Documentário Em nome de Deus detalha os bastidores da investigação jornalística do maior caso de abuso sexual do Brasil
A principal estreia da Globoplay em junho, sem dúvida, é o documentário Em nome de Deus revelando os bastidores da investigação jornalística que expôs o maior caso de abuso sexual do Brasil.
O caso envolveu mais de 500 vítimas e uma das personalidades mais emblemáticas do país até em então, o médium João de Deus. A obra cumpre uma das principais premissas do jornalismo, isto é, dar voz a quem não tem.
Quantas atrocidades já foram cometidas em nome de Deus?
Quem poderia imaginar? Quem poderia acreditar? Quem poderia denunciar? O caso João de Deus ganhou repercussão mundial em 2018, momento em que o programa de entrevistas Conversa com Bial deu voz às primeiras mulheres que acusavam o médium João de Deus de estupro e assédio sexual.
A revelação chocou os milhares de seguidores do médium e, principalmente, para além dos seguidores da Casa Dom Inácio de Loyola em Abadiânia.

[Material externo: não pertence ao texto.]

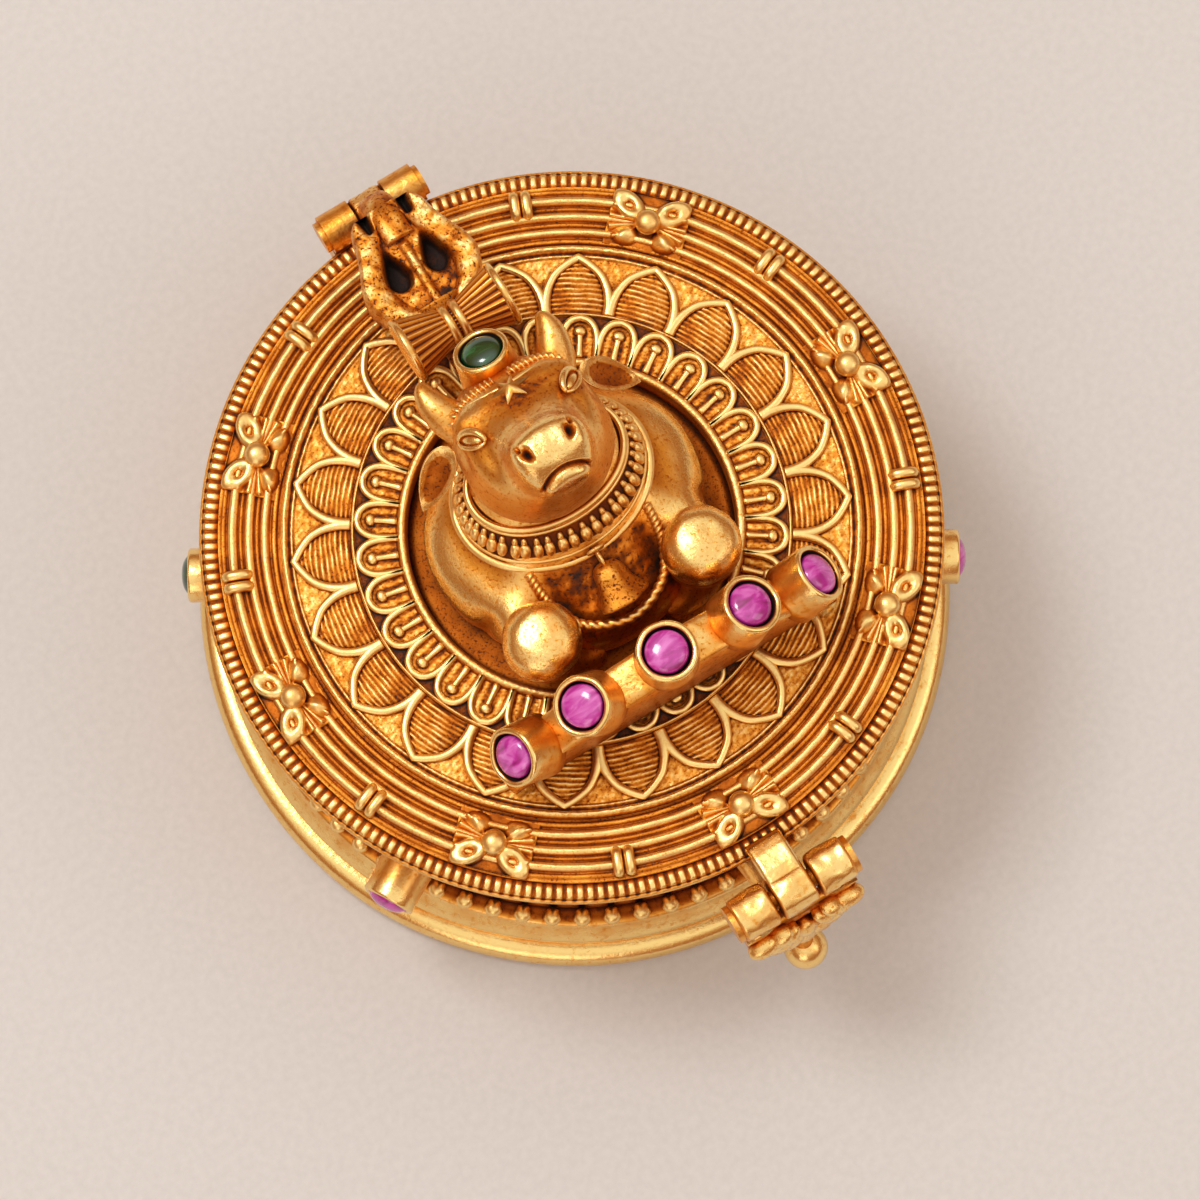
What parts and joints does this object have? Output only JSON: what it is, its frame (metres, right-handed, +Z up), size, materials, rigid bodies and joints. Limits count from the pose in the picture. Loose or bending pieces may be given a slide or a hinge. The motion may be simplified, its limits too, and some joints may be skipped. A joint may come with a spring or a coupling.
{
  "type": "sindoor box",
  "caption": "Round gilt box for sindoor powder with a hinged ornamental lid carrying a seated bull, a stone-set crest and a drop hasp.",
  "frame": {"origin": "middle of the base ring's underside, on the table", "axes": "+Z up, -Y to the hasp at the front, +Y to the hinge, +X to the right seen from the front"},
  "size_m": [0.0552, 0.062, 0.0459],
  "materials": {
    "gilt_metal": "antique gold plate, bright on the high parts and dark in the recesses",
    "ruby": "polished magenta cabochon, closed-back set",
    "green_stone": "polished dark green cabochon, closed-back set"
  },
  "bodies": {
    "box": {"base_ring": "gilt_metal", "foot_ring": "gilt_metal", "body_cup": "gilt_metal", "wall_sleeve": "gilt_metal", "foot_beads": "gilt_metal", "side_collets": "gilt_metal", "side_rubies": "ruby", "side_greens": "green_stone", "hinge_leaf": "gilt_metal", "hinge_pin": "gilt_metal", "catch_lug": "gilt_metal"},
    "lid": {"arch_pins": "gilt_metal", "arch_ring": "gilt_metal", "band_bars": "gilt_metal", "band_wires": "gilt_metal", "border_rings": "gilt_metal", "bull_body": "gilt_metal", "bull_ears": "gilt_metal", "bull_forelegs": "gilt_metal", "bull_head": "gilt_metal", "bull_horns": "gilt_metal", "chest_bell": "gilt_metal", "clasp_knuckle": "gilt_metal", "collar_wire": "gilt_metal", "crest_collets": "gilt_metal", "crest_plate": "gilt_metal", "crest_rubies": "ruby", "drum_body": "gilt_metal", "drum_skins": "gilt_metal", "head_band": "gilt_metal", "lid_flange": "gilt_metal", "lid_knuckle": "gilt_metal", "lid_plate": "gilt_metal", "milled_rim": "gilt_metal", "neck_collar": "gilt_metal", "petal_ring": "gilt_metal", "poll_collet": "gilt_metal", "poll_stone": "green_stone", "rope_necklace": "gilt_metal", "rosette_balls": "gilt_metal", "rosettes": "gilt_metal", "trident": "gilt_metal", "well_ring": "gilt_metal"},
    "hasp": {"hasp_flap": "gilt_metal", "hasp_leaf": "gilt_metal", "hasp_ball": "gilt_metal", "hasp_pin": "gilt_metal"}
  },
  "joints": [
    {"name": "lid_hinge", "type": "hinge", "parent": "box", "child": "lid", "pos_m": [0, 0.0271, 0.025], "axis": [-1, 0, 0], "range_deg": [0, 105]},
    {"name": "hasp_hinge", "type": "hinge", "parent": "lid", "child": "hasp", "pos_m": [0, -0.0292, 0.0245], "axis": [-1, 0, 0], "range_deg": [0, 130]}
  ]
}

É que João de Deus era um queridinho da alta sociedade brasileira, incluindo celebridades nacionais e internacionais, políticos e personalidades com grande notoriedade como ministros do Supremo Tribunal Federal (STF) e ex-presidentes da República. Um homem conhecido pelas curas milagrosas – realizadas sempre em nome de Deus.
A princípio apenas duas vítimas estrangeiras se dispuseram a mostrar a cara e denunciar João de Deus, mal sabiam elas que essa ação abriria espaço para centenas de denúncias posteriores, feitas por mulheres de diferentes faixa etárias e nacionalidades, que foram vítimas dele em épocas diferentes.
A importância do jornalismo investigativo
Em tempos de #exposed, em que mulheres vêm a público nas redes sociais relatar casos de abusos sofridos, as atrocidades cometidas por João de Deus foram reveladas ao mundo por meio da investigação jornalística para o programa televisivo tendo durado meses e dando voz e amparo às vítimas – mulheres desacreditadas até mesmo pela justiça, com registros de antigos boletim de ocorrências e julgamentos que inocentaram o médium.
A série traça um panorama da vida do médium desde a infância, com depoimentos de amigos e familiares e imagens reais extraídas de filmes e documentários, contrapondo com a denúncia das vítimas. As falas são tocantes e chegam a chocar o telespectador com tamanho sofrimento sendo que alguns casos são de mulheres que guardaram o segredo de abuso por mais de 20 anos. Durante a exibição dos curtos episódios, quando você pensa que não tem como ficar pior, vem mais uma atrocidade que chova e literalmente mexe com as nossas emoções, podendo despertar gatilhos emocionais.
O documentário traz ainda entrevistas de personalidades íntimas de João de Deus, por exemplo, a Xuxa, que seguiam o médium e chegaram até a fazer propaganda para ele.
A investigação jornalística vai fundo na rotina em Abadiânia apresentando a trajetória de João de Deus da sua ascensão até a condenação pela justiça brasileira, e os efeitos da pandemia no cumprimento da pena. São revelados importantes aspectos da cultura brasileira e sua herança, que contribuíram para que os crimes do médium ficassem escondidos por tanto tempo. As dinâmicas de poder, a influência política e os resquícios do coronelismo são facilmente percebidas.
Já o machismo estrutural é detectado à medida que a vítima é desacreditada ao denunciar qualquer tipo de abuso recebendo represálias do tipo “oportunista”, “interessada em fama ou dinheiro”. A certeza da impunidade, a camaradagem e o conhecido jeitinho brasileiro enraizado desde à época do Império ocultaram as atrocidades do médium, que incluem assassinatos, ameaças e corrupção. A série revela o preço da injustiça na vida de uma vítima, incluindo a própria filha de João de Deus, que luta sozinha contra toda uma estrutura de opressão.
É impossível realizar qualquer julgamento em relação às vítimas, em sua maioria já fragilizadas por doenças e tragédias familiares, que foram a Abadiânia em busca de milagres e saíram com traumas profundos, acuadas pelo medo do homem poderoso, da conexão espiritual que ele representava, das represálias espirituais e da facilidade em serem desacreditadas.
A estreia do documentário na Globo repercutiu nas redes sociais. Conduzido por Pedro Bial e a jornalista Camila Appel, Em nome de Deus tem direção de Monica Almeida, Gian Carlo Bellotti e Ricardo Calil.
São 6 episódios repletos de detalhes com entrevistas que são verdadeiros socos no estômago, mas, extremamente necessários sobretudo para que a sociedade reflita a importância de dar voz e ouvir às vítimas de qualquer tipo de abuso.